Written request: All material below is to be reproduced exactly.
_____
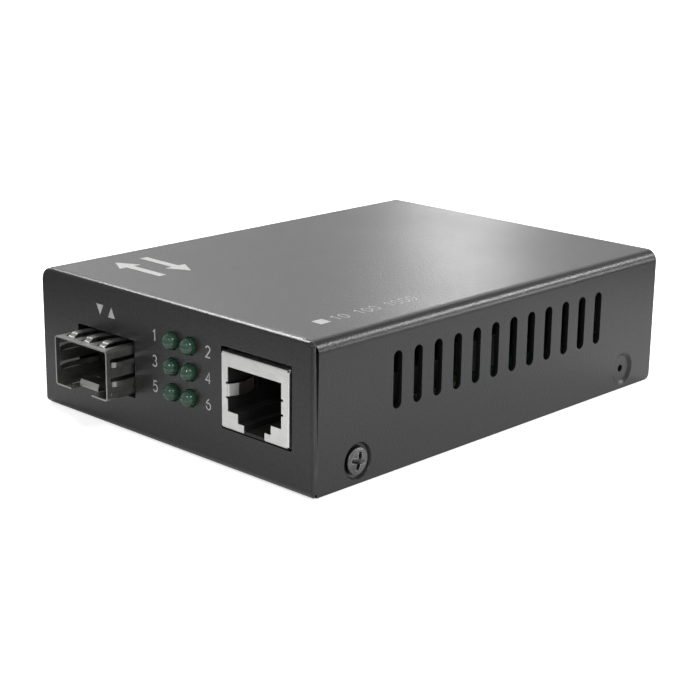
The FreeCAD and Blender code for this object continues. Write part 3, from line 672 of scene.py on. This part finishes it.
def ribbons(strokes: Sequence[Stroke], width: float) -> tuple[list[Point2], list[Face]]:
    """Flat strips of constant width along strokes.

    Args:
        strokes: The middle lines.
        width: Width of the strips.

    Returns:
        Flat points and the faces between them.
    """
    points: list[Point2] = []
    faces: list[Face] = []
    for stroke in strokes:
        first = len(points)
        for i, point in enumerate(stroke):
            before = Vector(stroke[max(i - 1, 0)])
            after = Vector(stroke[min(i + 1, len(stroke) - 1)])
            here = Vector(point)
            ahead = (after - here).normalized() if i + 1 < len(stroke) else (here - before).normalized()
            back = (here - before).normalized() if i > 0 else ahead
            share = max(1.0 + back.dot(ahead), 0.35)
            side = Vector((-back.y - ahead.y, back.x + ahead.x)) * (width / 2.0 / share)
            points += [tuple(here + side), tuple(here - side)]
        for i in range(len(stroke) - 1):
            start = first + 2 * i
            faces.append((start, start + 1, start + 3, start + 2))
    return points, faces


def new_mesh(name: str, points: Iterable[Sequence[float]], faces: Sequence[Face],
             smooth: Sequence[bool] = ()) -> bpy.types.Mesh:
    """Make a mesh.

    Args:
        name: The mesh's name.
        points: Its points.
        faces: Its faces.
        smooth: Whether each face is shaded smooth. Without it all are flat.

    Returns:
        The mesh.
    """
    mesh = bpy.data.meshes.new(name)
    mesh.from_pydata([tuple(point) for point in points], [], faces)
    if smooth:
        mesh.polygons.foreach_set("use_smooth", smooth)
    mesh.update()
    return mesh


def raised_mesh(name: str, points: Sequence[Point2], faces: Sequence[Face],
                origin: Vector, across: Vector, upward: Vector, height: float) -> bpy.types.Mesh:
    """Thin closed film of ink on a flat surface.

    Args:
        name: The mesh's name.
        points: Outline points in the surface, in metres.
        faces: Faces between the points.
        origin: Where (0, 0) lies.
        across: Direction of the points' first value.
        upward: Direction of the points' second value.
        height: Thickness of the film.

    Returns:
        The mesh.
    """
    lift = across.cross(upward).normalized() * height
    flat = [origin + across * u + upward * v for u, v in points]
    count = len(flat)
    closed: list[Face] = []
    for face in faces:
        closed += [tuple(i + count for i in face), tuple(reversed(face))]
    edges = dict.fromkeys((a, b) for face in faces for a, b in zip(face, face[1:] + face[:1]))
    closed += [(a, b, b + count, a + count) for a, b in edges if (b, a) not in edges]
    return new_mesh(name, flat + [point + lift for point in flat], closed)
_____
Output for this exercise:
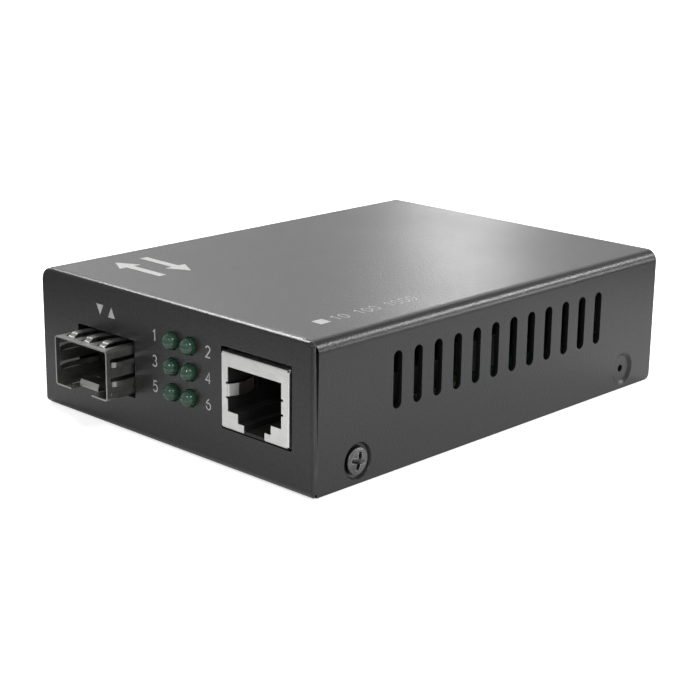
The FreeCAD and Blender code for this object continues. Write part 3, from line 672 of scene.py on. This part finishes it.
def ribbons(strokes: Sequence[Stroke], width: float) -> tuple[list[Point2], list[Face]]:
    """Flat strips of constant width along strokes.

    Args:
        strokes: The middle lines.
        width: Width of the strips.

    Returns:
        Flat points and the faces between them.
    """
    points: list[Point2] = []
    faces: list[Face] = []
    for stroke in strokes:
        first = len(points)
        for i, point in enumerate(stroke):
            before = Vector(stroke[max(i - 1, 0)])
            after = Vector(stroke[min(i + 1, len(stroke) - 1)])
            here = Vector(point)
            ahead = (after - here).normalized() if i + 1 < len(stroke) else (here - before).normalized()
            back = (here - before).normalized() if i > 0 else ahead
            share = max(1.0 + back.dot(ahead), 0.35)
            side = Vector((-back.y - ahead.y, back.x + ahead.x)) * (width / 2.0 / share)
            points += [tuple(here + side), tuple(here - side)]
        for i in range(len(stroke) - 1):
            start = first + 2 * i
            faces.append((start, start + 1, start + 3, start + 2))
    return points, faces


def new_mesh(name: str, points: Iterable[Sequence[float]], faces: Sequence[Face],
             smooth: Sequence[bool] = ()) -> bpy.types.Mesh:
    """Make a mesh.

    Args:
        name: The mesh's name.
        points: Its points.
        faces: Its faces.
        smooth: Whether each face is shaded smooth. Without it all are flat.

    Returns:
        The mesh.
    """
    mesh = bpy.data.meshes.new(name)
    mesh.from_pydata([tuple(point) for point in points], [], faces)
    if smooth:
        mesh.polygons.foreach_set("use_smooth", smooth)
    mesh.update()
    return mesh


def raised_mesh(name: str, points: Sequence[Point2], faces: Sequence[Face],
                origin: Vector, across: Vector, upward: Vector, height: float) -> bpy.types.Mesh:
    """Thin closed film of ink on a flat surface.

    Args:
        name: The mesh's name.
        points: Outline points in the surface, in metres.
        faces: Faces between the points.
        origin: Where (0, 0) lies.
        across: Direction of the points' first value.
        upward: Direction of the points' second value.
        height: Thickness of the film.

    Returns:
        The mesh.
    """
    lift = across.cross(upward).normalized() * height
    flat = [origin + across * u + upward * v for u, v in points]
    count = len(flat)
    closed: list[Face] = []
    for face in faces:
        closed += [tuple(i + count for i in face), tuple(reversed(face))]
    edges = dict.fromkeys((a, b) for face in faces for a, b in zip(face, face[1:] + face[:1]))
    closed += [(a, b, b + count, a + count) for a, b in edges if (b, a) not in edges]
    return new_mesh(name, flat + [point + lift for point in flat], closed)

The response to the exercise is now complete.